▶ _Exercise prompt_: The listing must be reproduced in full, exactly as it stands.
▽
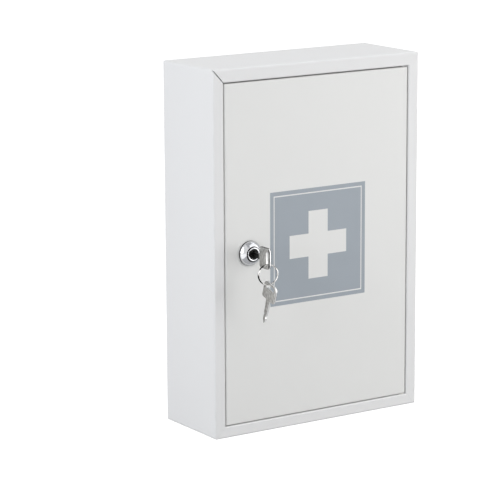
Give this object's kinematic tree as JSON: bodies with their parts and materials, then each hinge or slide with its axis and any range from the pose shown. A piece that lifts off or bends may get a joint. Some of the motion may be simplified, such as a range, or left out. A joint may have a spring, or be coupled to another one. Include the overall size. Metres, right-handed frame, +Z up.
{
  "type": "lockable medicine cabinet",
  "caption": "Flat wall cabinet of folded sheet steel with a hinged door, a cam lock, keys on a split ring and a shelf inside.",
  "frame": {"origin": "middle of the underside of the cabinet", "axes": "+Z up along the height, +X to the right across the door, +Y back towards the wall"},
  "size_m": [0.215, 0.1206, 0.32],
  "materials": {
    "cabinet_coat": "white powder coat, satin, fine texture",
    "door_coat": "warm white powder coat, satin, fine texture",
    "print_ink": "blue-grey screen printing ink, matt",
    "lock_chrome": "bright chrome plate",
    "core_black": "black plated core",
    "zinc_steel": "zinc plated steel",
    "wafer_brass": "stamped brass",
    "key_nickel": "satin nickel plate",
    "ring_steel": "nickel plated spring wire",
    "washer_plastic": "moulded nylon",
    "bumper_rubber": "moulded rubber"
  },
  "bodies": {
    "cabinet": {"cabinet_wrap": "cabinet_coat", "back_panel": "cabinet_coat", "shelf": "cabinet_coat", "hinge_pin_top": "cabinet_coat", "hinge_pin_bottom": "cabinet_coat", "hinge_washer_bottom": "washer_plastic", "stop_tabs": "cabinet_coat", "stop_bumpers": "bumper_rubber"},
    "door": {"door_panel": "door_coat", "emblem_print": "print_ink", "lock_housing": "lock_chrome", "lock_washer": "zinc_steel", "lock_nut": "zinc_steel"},
    "lock_core": {"lock_plug": "core_black", "lock_wafers": "wafer_brass", "wafer_springs": "zinc_steel", "lock_cam": "zinc_steel", "cam_washer": "zinc_steel", "cam_screw": "zinc_steel"},
    "key": {"key": "key_nickel"},
    "key_ring": {"key_ring": "ring_steel"},
    "spare_key": {"spare_key": "key_nickel"}
  },
  "joints": [
    {"name": "door_hinge", "type": "hinge", "parent": "cabinet", "child": "door", "pos_m": [0.0925, -0.037, 0.16], "axis": [0, 0, 1], "range_deg": [0, 110]},
    {"name": "lock_turn", "type": "hinge", "parent": "door", "child": "lock_core", "pos_m": [-0.071, -0.0397, 0.16], "axis": [0, 1, 0], "range_deg": [0, 90]},
    {"name": "key_slide", "type": "slide", "parent": "lock_core", "child": "key", "axis": [0, -1, 0], "range_m": [0, 0.02]},
    {"name": "ring_swing", "type": "hinge", "parent": "key", "child": "key_ring", "pos_m": [-0.071, -0.0677, 0.15495], "axis": [0.9744, -0.225, 0], "range_deg": [-60, 12]},
    {"name": "spare_swing", "type": "hinge", "parent": "key_ring", "child": "spare_key", "pos_m": [-0.071, -0.0677, 0.13755], "axis": [1, 0, 0], "range_deg": [-45, 10]}
  ]
}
△
▶ _Solution_:
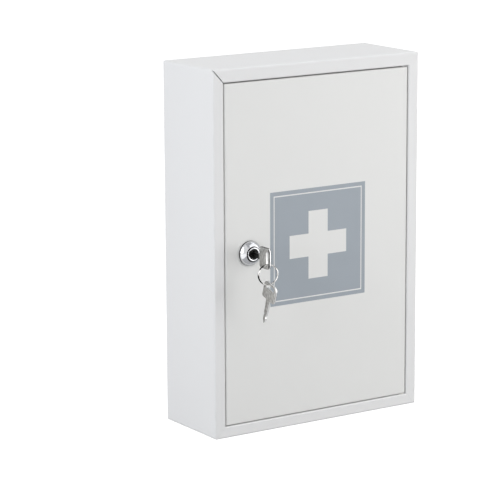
Give this object's kinematic tree as JSON: bodies with their parts and materials, then each hinge or slide with its axis and any range from the pose shown. A piece that lifts off or bends may get a joint. Some of the motion may be simplified, such as a range, or left out. A joint may have a spring, or be coupled to another one. Include the overall size. Metres, right-handed frame, +Z up.
{
  "type": "lockable medicine cabinet",
  "caption": "Flat wall cabinet of folded sheet steel with a hinged door, a cam lock, keys on a split ring and a shelf inside.",
  "frame": {"origin": "middle of the underside of the cabinet", "axes": "+Z up along the height, +X to the right across the door, +Y back towards the wall"},
  "size_m": [0.215, 0.1206, 0.32],
  "materials": {
    "cabinet_coat": "white powder coat, satin, fine texture",
    "door_coat": "warm white powder coat, satin, fine texture",
    "print_ink": "blue-grey screen printing ink, matt",
    "lock_chrome": "bright chrome plate",
    "core_black": "black plated core",
    "zinc_steel": "zinc plated steel",
    "wafer_brass": "stamped brass",
    "key_nickel": "satin nickel plate",
    "ring_steel": "nickel plated spring wire",
    "washer_plastic": "moulded nylon",
    "bumper_rubber": "moulded rubber"
  },
  "bodies": {
    "cabinet": {"cabinet_wrap": "cabinet_coat", "back_panel": "cabinet_coat", "shelf": "cabinet_coat", "hinge_pin_top": "cabinet_coat", "hinge_pin_bottom": "cabinet_coat", "hinge_washer_bottom": "washer_plastic", "stop_tabs": "cabinet_coat", "stop_bumpers": "bumper_rubber"},
    "door": {"door_panel": "door_coat", "emblem_print": "print_ink", "lock_housing": "lock_chrome", "lock_washer": "zinc_steel", "lock_nut": "zinc_steel"},
    "lock_core": {"lock_plug": "core_black", "lock_wafers": "wafer_brass", "wafer_springs": "zinc_steel", "lock_cam": "zinc_steel", "cam_washer": "zinc_steel", "cam_screw": "zinc_steel"},
    "key": {"key": "key_nickel"},
    "key_ring": {"key_ring": "ring_steel"},
    "spare_key": {"spare_key": "key_nickel"}
  },
  "joints": [
    {"name": "door_hinge", "type": "hinge", "parent": "cabinet", "child": "door", "pos_m": [0.0925, -0.037, 0.16], "axis": [0, 0, 1], "range_deg": [0, 110]},
    {"name": "lock_turn", "type": "hinge", "parent": "door", "child": "lock_core", "pos_m": [-0.071, -0.0397, 0.16], "axis": [0, 1, 0], "range_deg": [0, 90]},
    {"name": "key_slide", "type": "slide", "parent": "lock_core", "child": "key", "axis": [0, -1, 0], "range_m": [0, 0.02]},
    {"name": "ring_swing", "type": "hinge", "parent": "key", "child": "key_ring", "pos_m": [-0.071, -0.0677, 0.15495], "axis": [0.9744, -0.225, 0], "range_deg": [-60, 12]},
    {"name": "spare_swing", "type": "hinge", "parent": "key_ring", "child": "spare_key", "pos_m": [-0.071, -0.0677, 0.13755], "axis": [1, 0, 0], "range_deg": [-45, 10]}
  ]
}